Once again, rather than get straight to the point, I wanted the reader to feel my words. I wanted to move them with extra descriptions rather than rely on the strength of my message.

4: Deliver in small doses

I always thought long, super descriptive sentences were impressive. I also thought many short simple sentences in a row was bad writing. How naïve and inexperienced I am.

5: Become a killer (of clichés)

This tip really hit home. I love writing and speaking clichés. What better way to get in tune with your reader by using a tried and true phrase? Plus doesn’t it show I’m with it since I am in the know of a household proverb? Apparently, the opposite is happening.

6: Make color count

This is very similar to tip number 2 and 3. What better way to paint a picture in my reader’s mind than by splashing it with color after color? I never realized I was drowning out my point.

7: Unpack sentences

This tip is very similar to tip number 4. I never focused on getting to the point and what my core message is. I was more concerned with packing sentences with extra words and being as long winded as possible. I found myself chunking three phrases together with commas thinking that I was maximizing the use of my sentence structure.

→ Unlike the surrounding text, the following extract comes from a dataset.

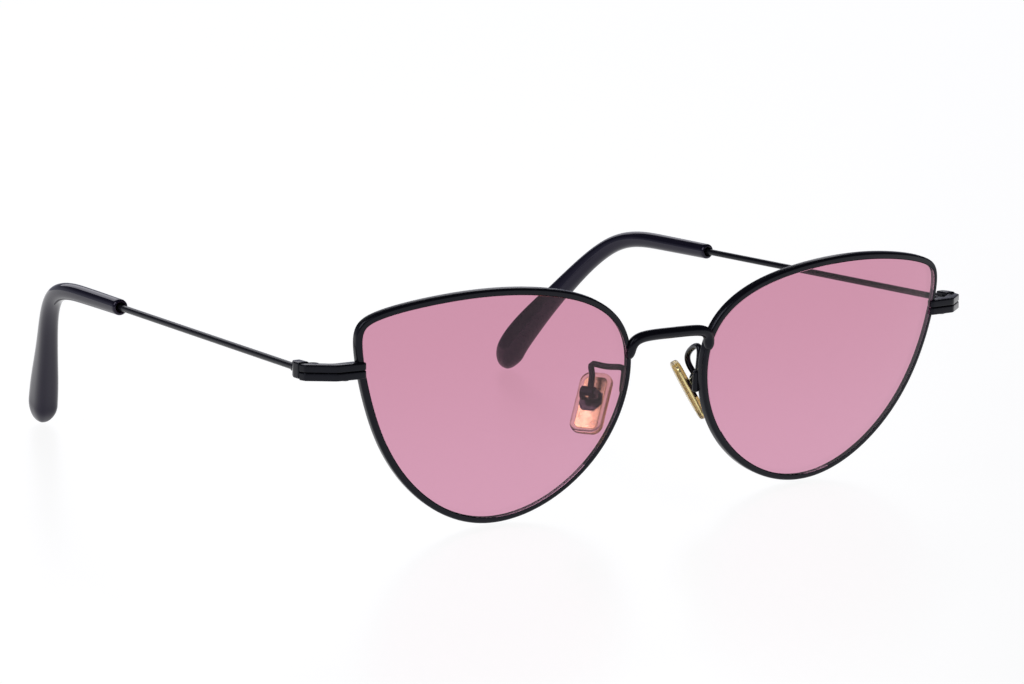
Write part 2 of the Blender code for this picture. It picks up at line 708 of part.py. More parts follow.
def pad_box(side_name, parent):
    """The box on the arm's end: a short barrel with a slot that takes the pad's tongue."""
    side = SIDES[side_name]
    box = cylinder(f"pad_box_{side_name}", BOX_RADIUS, -BOX_LENGTH / 2, BOX_LENGTH / 2, (0, 0), PARTS, BLACK,
                   parent, sides=20, along="Y")
    wall = BOX_RADIUS - BOX_BACK_WALL
    past = BOX_LENGTH / 2 + CUT_PAST
    low_x, high_x = side_span(side, -past, wall)
    slot = block(f"box_slot_{side_name}", (low_x, -BOX_SLOT / 2, -past), (high_x, BOX_SLOT / 2, past), CUTTERS,
                 parent=parent)
    bore = cylinder(f"box_bore_{side_name}", PAD_SCREW_RADIUS + RUNNING_CLEARANCE, -past, past, (0, 0), CUTTERS,
                    parent=parent, sides=14, along="Y")
    boolean(box, make_cutter(slot))
    boolean(box, make_cutter(bore))
    screw(f"pad_screw_{side_name}", (0, 0), PAD_SCREW_RADIUS, BOX_LENGTH / 2, -BOX_LENGTH / 2 - FINE_GAP,
          -BOX_LENGTH / 2 - FINE_GAP - PAD_HEAD_HEIGHT, PAD_HEAD_RADIUS, parent, along="Y")


def pad_core(side_name, parent):
    """The metal plate inside the pad, with the tongue that the pad screw passes through."""
    side = SIDES[side_name]
    width = PAD_WIDTH - 2 * (PAD_POCKET_MARGIN + CORE_GAP)
    height = PAD_LENGTH - 2 * (PAD_POCKET_MARGIN + CORE_GAP)
    near = PAD_REACH + PAD_POCKET_DEPTH - CORE_THICKNESS - CORE_GAP
    far = near + CORE_THICKNESS
    corner = PAD_CORNER - PAD_POCKET_MARGIN
    core = upright_plate(f"pad_core_{side_name}", width, height, corner, near, far, side, PAD_DROP, PARTS, GOLD,
                         parent)
    half = TONGUE_THICKNESS / 2
    eye = cylinder(f"tongue_eye_{side_name}", TONGUE_RADIUS, -half, half, (0, 0), CUTTERS, parent=parent,
                   along="Y")
    low_x, high_x = side_span(-side, 0.0, near + CORE_THICKNESS / 2)
    stem = block(f"tongue_stem_{side_name}", (low_x, -half, -TONGUE_HALF_WIDTH),
                 (high_x, half, TONGUE_HALF_WIDTH), CUTTERS, parent=parent)
    bore = cylinder(f"tongue_bore_{side_name}", PAD_SCREW_RADIUS + RUNNING_CLEARANCE, -half - CUT_PAST,
                    half + CUT_PAST, (0, 0), CUTTERS, parent=parent, sides=14, along="Y")
    boolean(core, make_cutter(stem), "UNION")
    boolean(core, make_cutter(eye), "UNION")
    boolean(core, make_cutter(bore))


def nose_pad(side_name, parent):
    """The soft pad: a rounded plate with a pocket in its back for the core."""
    side = SIDES[side_name]
    pad = upright_plate(f"nose_pad_{side_name}", PAD_WIDTH, PAD_LENGTH, PAD_CORNER, PAD_REACH,
                        PAD_REACH + PAD_THICKNESS, side, PAD_DROP, PARTS, SILICONE, parent)
    bevel(pad, PAD_EDGE)
    margin = 2 * PAD_POCKET_MARGIN
    corner = PAD_CORNER - PAD_POCKET_MARGIN
    pocket = upright_plate(f"pocket_cutter_{side_name}", PAD_WIDTH - margin, PAD_LENGTH - margin, corner,
                           PAD_REACH - CUT_PAST, PAD_REACH + PAD_POCKET_DEPTH, side, PAD_DROP, CUTTERS, None,
                           parent)
    boolean(pad, make_cutter(pocket))
    smooth(pad)


def nose_pad_assembly(side_name):
    """Pad arm and box on the front, and the pad that rocks on the pad screw."""
    side = SIDES[side_name]
    position = (side * PAD_PIVOT[0], PAD_PIVOT[1], PAD_PIVOT[2])
    axis = frame_empty(f"pad_axis_{side_name}", position, LEVEL_FRAME, (0, -side * PAD_LEAN, -side * PAD_SPLAY))
    pad_arm(side_name)
    pad_box(side_name, axis)
    pad_core(side_name, axis)
    nose_pad(side_name, axis)


# ---------------------------------------------------------------- build

def build():
    """Make every piece of the sunglasses."""
    for side_name in SIDES:
        holder = lens_frame(side_name)
        eyewire(side_name, holder)
        lens(side_name, holder)
    bridge()
    for side_name in SIDES:
        endpiece(side_name)
        temple(side_name)
        nose_pad_assembly(side_name)


clear_scene()
PARTS = new_collection("cat_eye_sunglasses")
CUTTERS = new_collection("cutters")
BLACK = finish("satin_black_metal", (0.012, 0.012, 0.015), 0.35, 0.6)
STEEL = finish("screw_steel", (0.05, 0.05, 0.055), 0.3, 0.9)
TINT = finish("pink_lens", (0.66, 0.33, 0.44), 0.05, 0.0, 0.45)
TIP = finish("gloss_black_tip", (0.01, 0.01, 0.014), 0.12, 0.0)
GOLD = finish("gold_insert", (0.9, 0.62, 0.25), 0.2, 1.0)
SILICONE = finish("clear_silicone", (0.92, 0.8, 0.72), 0.15, 0.0, 0.5)
LEVEL_FRAME = frame_empty("level_frame", (0, -DEPTH_TO_MIDDLE, LENS_DROP))
FRONT_FRAME = frame_empty("front_frame", (0, 0, 0), LEVEL_FRAME, (FRONT_TILT, 0, 0))
build()
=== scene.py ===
"""Cat eye sunglasses: the looks of a wire front with tinted lenses, rocking nose pads and folding temples.

Lengths are millimetres in the level frame, whose origin is midway between the lenses, and become metres
in the row frame when a mesh is made. X runs to the wearer's left, Y runs back along the temples, Z is up.
"""

import json
import logging
import math
from dataclasses import dataclass
from enum import Enum

import bpy
import numpy as np
from mathutils import Matrix


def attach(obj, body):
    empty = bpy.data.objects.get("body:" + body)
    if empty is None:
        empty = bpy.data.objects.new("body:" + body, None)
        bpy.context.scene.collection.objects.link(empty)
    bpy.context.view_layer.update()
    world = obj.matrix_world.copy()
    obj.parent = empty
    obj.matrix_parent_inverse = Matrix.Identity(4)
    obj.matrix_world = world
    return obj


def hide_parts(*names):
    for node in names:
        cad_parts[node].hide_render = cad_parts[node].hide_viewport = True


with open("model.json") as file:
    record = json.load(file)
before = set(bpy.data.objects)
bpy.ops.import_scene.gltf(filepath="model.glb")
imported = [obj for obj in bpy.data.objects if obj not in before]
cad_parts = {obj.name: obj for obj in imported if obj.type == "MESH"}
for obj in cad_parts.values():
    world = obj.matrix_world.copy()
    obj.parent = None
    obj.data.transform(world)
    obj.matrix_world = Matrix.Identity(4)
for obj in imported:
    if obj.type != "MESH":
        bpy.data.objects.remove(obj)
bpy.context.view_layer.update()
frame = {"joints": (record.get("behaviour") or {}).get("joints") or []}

LOG = logging.getLogger("sunglasses")
MM = 0.001

Array = np.ndarray
Colour = tuple[float, float, float]
Point = tuple[float, float, float]
Flat = tuple[float, float]


# ---------------------------------------------------------------- choices

class Side(Enum):
    """One side of the wearer's face, as the sign of X."""

    LEFT = 1
    RIGHT = -1

    @property
    def label(self) -> str:
        """The side's name in lower case."""
        return self.name.lower()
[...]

In conclusion, my lack of self confidence caused me to bury my message with words. I thought I could fool my reader to think I was an awesome writer with tricks and misdirection. I believed the higher volume of words was a sign of intelligence. Flashy descriptions and clichés were sexy and hip. I overcomplicated things because I was compensating for my inadequacies. I need to move my reader with my message and not rely on word gimmicks. I now see writing really is simple.

For more information, examples of what not to do, and how to fix them, please visit Mary Jaksch’s Write to Done’s How to Write Better: 7 Instant Fixes.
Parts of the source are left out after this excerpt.